**GIVEN REQUEST**
Give all of the lines again, with nothing added or dropped.

**DATASET RECORDS**
===
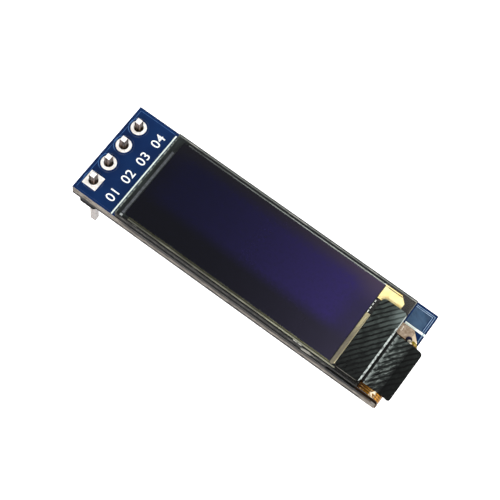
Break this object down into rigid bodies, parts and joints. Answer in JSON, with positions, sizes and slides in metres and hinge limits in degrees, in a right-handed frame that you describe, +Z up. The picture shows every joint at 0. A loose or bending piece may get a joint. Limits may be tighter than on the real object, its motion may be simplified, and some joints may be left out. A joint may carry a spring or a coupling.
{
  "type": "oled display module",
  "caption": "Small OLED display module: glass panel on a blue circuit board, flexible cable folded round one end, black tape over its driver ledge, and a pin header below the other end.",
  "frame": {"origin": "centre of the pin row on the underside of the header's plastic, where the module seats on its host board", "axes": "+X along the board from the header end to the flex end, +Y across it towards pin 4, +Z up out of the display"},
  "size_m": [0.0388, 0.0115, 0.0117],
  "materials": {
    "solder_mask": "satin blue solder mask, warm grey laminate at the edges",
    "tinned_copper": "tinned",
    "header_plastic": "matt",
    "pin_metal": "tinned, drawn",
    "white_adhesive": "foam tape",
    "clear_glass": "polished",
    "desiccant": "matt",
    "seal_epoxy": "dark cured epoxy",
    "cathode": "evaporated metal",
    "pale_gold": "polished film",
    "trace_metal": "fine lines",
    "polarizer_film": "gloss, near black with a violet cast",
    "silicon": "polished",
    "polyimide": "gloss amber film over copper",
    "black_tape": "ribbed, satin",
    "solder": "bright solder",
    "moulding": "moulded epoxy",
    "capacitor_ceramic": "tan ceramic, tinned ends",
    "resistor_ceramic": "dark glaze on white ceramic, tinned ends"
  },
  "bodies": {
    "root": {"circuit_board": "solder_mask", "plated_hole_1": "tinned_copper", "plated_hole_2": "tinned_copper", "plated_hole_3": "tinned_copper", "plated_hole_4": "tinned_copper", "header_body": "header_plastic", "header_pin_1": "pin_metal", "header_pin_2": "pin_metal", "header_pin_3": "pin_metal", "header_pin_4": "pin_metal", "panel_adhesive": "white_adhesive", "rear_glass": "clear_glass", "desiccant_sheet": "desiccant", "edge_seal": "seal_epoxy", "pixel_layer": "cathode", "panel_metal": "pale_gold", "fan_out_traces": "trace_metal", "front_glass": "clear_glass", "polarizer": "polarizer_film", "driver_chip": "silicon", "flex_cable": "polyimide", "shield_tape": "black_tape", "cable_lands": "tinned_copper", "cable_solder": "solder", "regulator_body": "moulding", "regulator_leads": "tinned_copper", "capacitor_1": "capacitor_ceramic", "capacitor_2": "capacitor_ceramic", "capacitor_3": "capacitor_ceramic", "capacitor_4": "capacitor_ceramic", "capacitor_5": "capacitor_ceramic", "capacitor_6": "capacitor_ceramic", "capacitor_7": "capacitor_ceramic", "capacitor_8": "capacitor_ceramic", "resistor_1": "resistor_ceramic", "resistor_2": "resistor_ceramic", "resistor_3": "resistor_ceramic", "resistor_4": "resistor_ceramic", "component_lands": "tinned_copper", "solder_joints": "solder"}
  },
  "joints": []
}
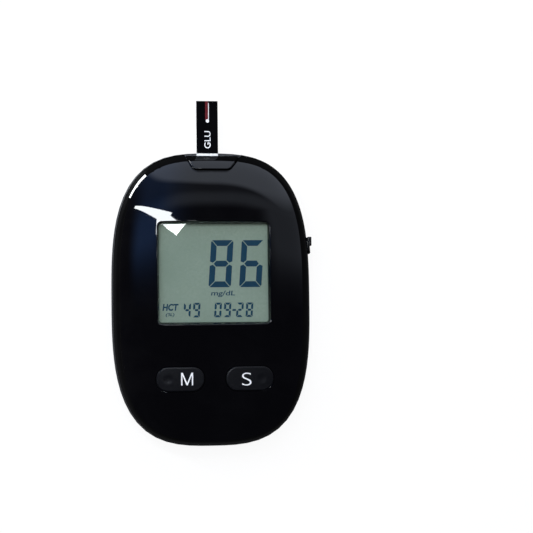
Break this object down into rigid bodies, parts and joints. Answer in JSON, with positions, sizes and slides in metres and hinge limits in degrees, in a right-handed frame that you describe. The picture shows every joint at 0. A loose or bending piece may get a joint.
===
**FULL OUTPUT**
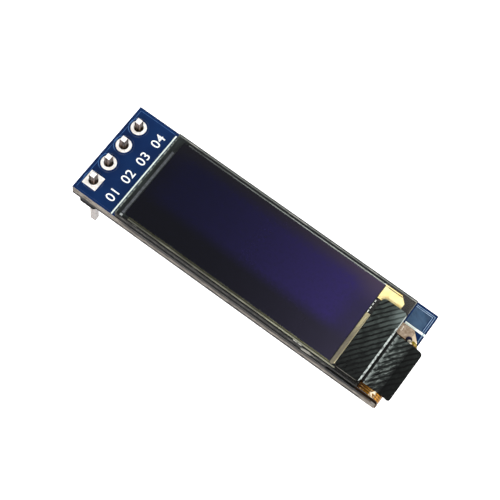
Break this object down into rigid bodies, parts and joints. Answer in JSON, with positions, sizes and slides in metres and hinge limits in degrees, in a right-handed frame that you describe, +Z up. The picture shows every joint at 0. A loose or bending piece may get a joint. Limits may be tighter than on the real object, its motion may be simplified, and some joints may be left out. A joint may carry a spring or a coupling.
{
  "type": "oled display module",
  "caption": "Small OLED display module: glass panel on a blue circuit board, flexible cable folded round one end, black tape over its driver ledge, and a pin header below the other end.",
  "frame": {"origin": "centre of the pin row on the underside of the header's plastic, where the module seats on its host board", "axes": "+X along the board from the header end to the flex end, +Y across it towards pin 4, +Z up out of the display"},
  "size_m": [0.0388, 0.0115, 0.0117],
  "materials": {
    "solder_mask": "satin blue solder mask, warm grey laminate at the edges",
    "tinned_copper": "tinned",
    "header_plastic": "matt",
    "pin_metal": "tinned, drawn",
    "white_adhesive": "foam tape",
    "clear_glass": "polished",
    "desiccant": "matt",
    "seal_epoxy": "dark cured epoxy",
    "cathode": "evaporated metal",
    "pale_gold": "polished film",
    "trace_metal": "fine lines",
    "polarizer_film": "gloss, near black with a violet cast",
    "silicon": "polished",
    "polyimide": "gloss amber film over copper",
    "black_tape": "ribbed, satin",
    "solder": "bright solder",
    "moulding": "moulded epoxy",
    "capacitor_ceramic": "tan ceramic, tinned ends",
    "resistor_ceramic": "dark glaze on white ceramic, tinned ends"
  },
  "bodies": {
    "root": {"circuit_board": "solder_mask", "plated_hole_1": "tinned_copper", "plated_hole_2": "tinned_copper", "plated_hole_3": "tinned_copper", "plated_hole_4": "tinned_copper", "header_body": "header_plastic", "header_pin_1": "pin_metal", "header_pin_2": "pin_metal", "header_pin_3": "pin_metal", "header_pin_4": "pin_metal", "panel_adhesive": "white_adhesive", "rear_glass": "clear_glass", "desiccant_sheet": "desiccant", "edge_seal": "seal_epoxy", "pixel_layer": "cathode", "panel_metal": "pale_gold", "fan_out_traces": "trace_metal", "front_glass": "clear_glass", "polarizer": "polarizer_film", "driver_chip": "silicon", "flex_cable": "polyimide", "shield_tape": "black_tape", "cable_lands": "tinned_copper", "cable_solder": "solder", "regulator_body": "moulding", "regulator_leads": "tinned_copper", "capacitor_1": "capacitor_ceramic", "capacitor_2": "capacitor_ceramic", "capacitor_3": "capacitor_ceramic", "capacitor_4": "capacitor_ceramic", "capacitor_5": "capacitor_ceramic", "capacitor_6": "capacitor_ceramic", "capacitor_7": "capacitor_ceramic", "capacitor_8": "capacitor_ceramic", "resistor_1": "resistor_ceramic", "resistor_2": "resistor_ceramic", "resistor_3": "resistor_ceramic", "resistor_4": "resistor_ceramic", "component_lands": "tinned_copper", "solder_joints": "solder"}
  },
  "joints": []
}
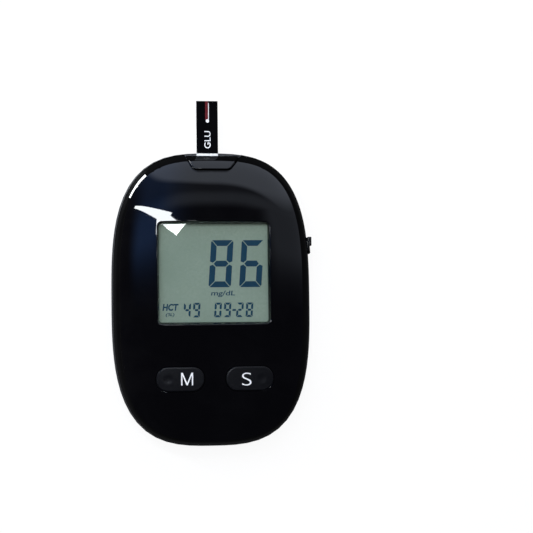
Break this object down into rigid bodies, parts and joints. Answer in JSON, with positions, sizes and slides in metres and hinge limits in degrees, in a right-handed frame that you describe. The picture shows every joint at 0. A loose or bending piece may get a joint.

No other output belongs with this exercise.